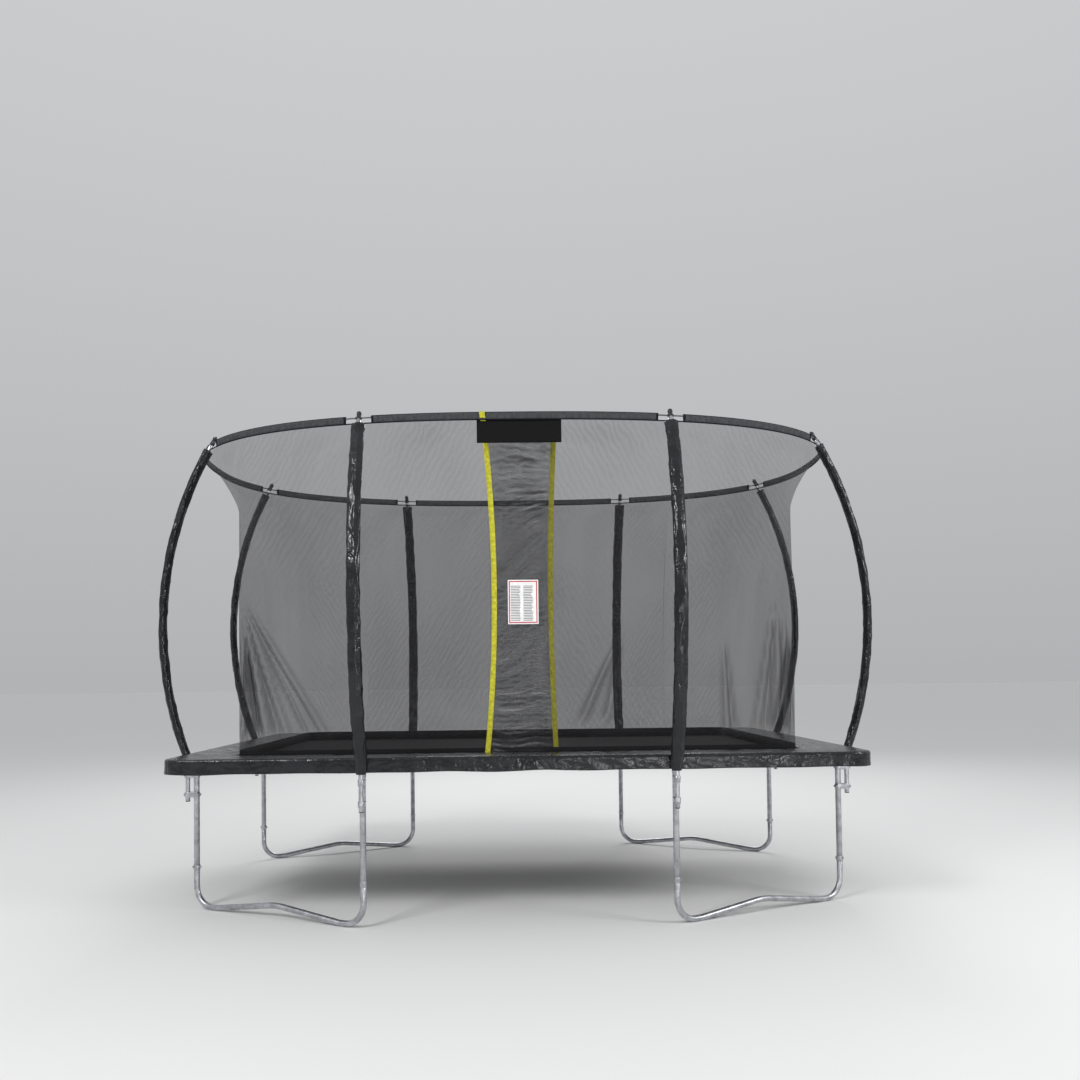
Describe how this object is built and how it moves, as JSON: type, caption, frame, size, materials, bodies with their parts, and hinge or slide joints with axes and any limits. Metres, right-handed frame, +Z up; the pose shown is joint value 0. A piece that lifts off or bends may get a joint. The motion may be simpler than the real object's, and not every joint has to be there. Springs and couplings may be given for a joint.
{
  "type": "trampoline",
  "caption": "Rectangular garden trampoline on W-shaped leg units, with a spring-hung mat, padded edge, bowed padded poles and a round-topped net with an overlap entrance.",
  "frame": {"origin": "on the ground under the middle of the frame", "axes": "+X along the long side, +Y from the entrance to the back, +Z up"},
  "size_m": [4.0664, 2.8464, 2.6807],
  "materials": {
    "steel": "galvanised, bright, slightly mottled",
    "vinyl": "black coated fabric over foam, semi-gloss, creased",
    "net": "fine black knitted mesh, see-through",
    "mat": "woven black polypropylene, dull",
    "cap": "moulded black",
    "rod": "pultruded grey fibreglass",
    "spring": "zinc-plated wire",
    "edge_trim": "yellow-green webbing",
    "banner": "black coated fabric",
    "label": "white printed label with a red border"
  },
  "bodies": {
    "frame": {"frame_rail_front": "steel", "frame_rail_back": "steel", "frame_rail_left": "steel", "frame_rail_right": "steel", "frame_corner_front_left": "steel", "leg_base_front_left": "steel", "frame_corner_front_right": "steel", "leg_base_front_right": "steel", "frame_corner_back_left": "steel", "leg_base_back_left": "steel", "frame_corner_back_right": "steel", "leg_base_back_right": "steel", "leg_post_front_left_long": "steel", "pole_front_left_long": "steel", "pole_cap_front_left_long": "cap", "pole_sleeve_front_left_long": "vinyl", "leg_post_front_left_short": "steel", "pole_front_left_short": "steel", "pole_cap_front_left_short": "cap", "pole_sleeve_front_left_short": "vinyl", "leg_post_front_right_long": "steel", "pole_front_right_long": "steel", "pole_cap_front_right_long": "cap", "pole_sleeve_front_right_long": "vinyl", "leg_post_front_right_short": "steel", "pole_front_right_short": "steel", "pole_cap_front_right_short": "cap", "pole_sleeve_front_right_short": "vinyl", "leg_post_back_left_long": "steel", "pole_back_left_long": "steel", "pole_cap_back_left_long": "cap", "pole_sleeve_back_left_long": "vinyl", "leg_post_back_left_short": "steel", "pole_back_left_short": "steel", "pole_cap_back_left_short": "cap", "pole_sleeve_back_left_short": "vinyl", "leg_post_back_right_long": "steel", "pole_back_right_long": "steel", "pole_cap_back_right_long": "cap", "pole_sleeve_back_right_long": "vinyl", "leg_post_back_right_short": "steel", "pole_back_right_short": "steel", "pole_cap_back_right_short": "cap", "pole_sleeve_back_right_short": "vinyl", "top_ring": "rod", "net_left": "net", "net_right": "net", "net_back": "net", "net_header": "net", "banner": "banner", "pad_front": "vinyl", "pad_back": "vinyl", "pad_left": "vinyl", "pad_right": "vinyl"},
    "mat": {"mat": "mat", "springs": "spring"},
    "outer_flap": {"door_outer_flap": "net", "label": "label"},
    "inner_flap": {"door_inner_flap": "net"}
  },
  "joints": [
    {"name": "mat_bounce", "type": "slide", "parent": "frame", "child": "mat", "axis": [0, 0, -1], "range_m": [0, 0.2], "stiffness_N_per_m": 4000, "springref_m": -0.05, "deforming": ["springs"]},
    {"name": "outer_flap_swing", "type": "hinge", "parent": "frame", "child": "outer_flap", "pos_m": [0.185, -0.9545, 1.3], "axis": [0, 0, 1], "range_deg": [0, 60]},
    {"name": "inner_flap_swing", "type": "hinge", "parent": "frame", "child": "inner_flap", "pos_m": [-0.145, -0.9115, 1.3], "axis": [0, 0, 1], "range_deg": [0, 60]}
  ]
}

Exercise description → Quote the material exactly, leaving nothing out.

Output below →
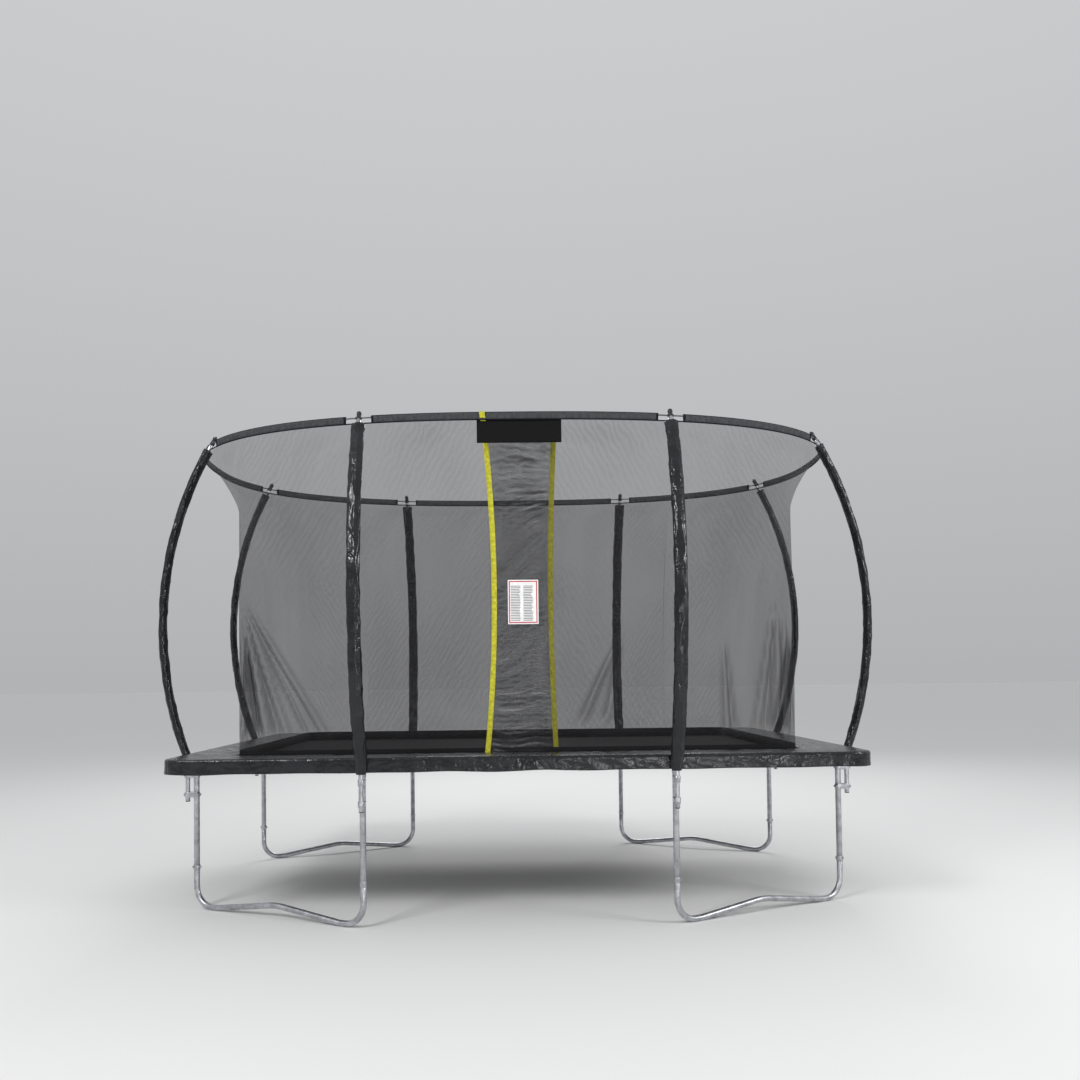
Describe how this object is built and how it moves, as JSON: type, caption, frame, size, materials, bodies with their parts, and hinge or slide joints with axes and any limits. Metres, right-handed frame, +Z up; the pose shown is joint value 0. A piece that lifts off or bends may get a joint. The motion may be simpler than the real object's, and not every joint has to be there. Springs and couplings may be given for a joint.
{
  "type": "trampoline",
  "caption": "Rectangular garden trampoline on W-shaped leg units, with a spring-hung mat, padded edge, bowed padded poles and a round-topped net with an overlap entrance.",
  "frame": {"origin": "on the ground under the middle of the frame", "axes": "+X along the long side, +Y from the entrance to the back, +Z up"},
  "size_m": [4.0664, 2.8464, 2.6807],
  "materials": {
    "steel": "galvanised, bright, slightly mottled",
    "vinyl": "black coated fabric over foam, semi-gloss, creased",
    "net": "fine black knitted mesh, see-through",
    "mat": "woven black polypropylene, dull",
    "cap": "moulded black",
    "rod": "pultruded grey fibreglass",
    "spring": "zinc-plated wire",
    "edge_trim": "yellow-green webbing",
    "banner": "black coated fabric",
    "label": "white printed label with a red border"
  },
  "bodies": {
    "frame": {"frame_rail_front": "steel", "frame_rail_back": "steel", "frame_rail_left": "steel", "frame_rail_right": "steel", "frame_corner_front_left": "steel", "leg_base_front_left": "steel", "frame_corner_front_right": "steel", "leg_base_front_right": "steel", "frame_corner_back_left": "steel", "leg_base_back_left": "steel", "frame_corner_back_right": "steel", "leg_base_back_right": "steel", "leg_post_front_left_long": "steel", "pole_front_left_long": "steel", "pole_cap_front_left_long": "cap", "pole_sleeve_front_left_long": "vinyl", "leg_post_front_left_short": "steel", "pole_front_left_short": "steel", "pole_cap_front_left_short": "cap", "pole_sleeve_front_left_short": "vinyl", "leg_post_front_right_long": "steel", "pole_front_right_long": "steel", "pole_cap_front_right_long": "cap", "pole_sleeve_front_right_long": "vinyl", "leg_post_front_right_short": "steel", "pole_front_right_short": "steel", "pole_cap_front_right_short": "cap", "pole_sleeve_front_right_short": "vinyl", "leg_post_back_left_long": "steel", "pole_back_left_long": "steel", "pole_cap_back_left_long": "cap", "pole_sleeve_back_left_long": "vinyl", "leg_post_back_left_short": "steel", "pole_back_left_short": "steel", "pole_cap_back_left_short": "cap", "pole_sleeve_back_left_short": "vinyl", "leg_post_back_right_long": "steel", "pole_back_right_long": "steel", "pole_cap_back_right_long": "cap", "pole_sleeve_back_right_long": "vinyl", "leg_post_back_right_short": "steel", "pole_back_right_short": "steel", "pole_cap_back_right_short": "cap", "pole_sleeve_back_right_short": "vinyl", "top_ring": "rod", "net_left": "net", "net_right": "net", "net_back": "net", "net_header": "net", "banner": "banner", "pad_front": "vinyl", "pad_back": "vinyl", "pad_left": "vinyl", "pad_right": "vinyl"},
    "mat": {"mat": "mat", "springs": "spring"},
    "outer_flap": {"door_outer_flap": "net", "label": "label"},
    "inner_flap": {"door_inner_flap": "net"}
  },
  "joints": [
    {"name": "mat_bounce", "type": "slide", "parent": "frame", "child": "mat", "axis": [0, 0, -1], "range_m": [0, 0.2], "stiffness_N_per_m": 4000, "springref_m": -0.05, "deforming": ["springs"]},
    {"name": "outer_flap_swing", "type": "hinge", "parent": "frame", "child": "outer_flap", "pos_m": [0.185, -0.9545, 1.3], "axis": [0, 0, 1], "range_deg": [0, 60]},
    {"name": "inner_flap_swing", "type": "hinge", "parent": "frame", "child": "inner_flap", "pos_m": [-0.145, -0.9115, 1.3], "axis": [0, 0, 1], "range_deg": [0, 60]}
  ]
}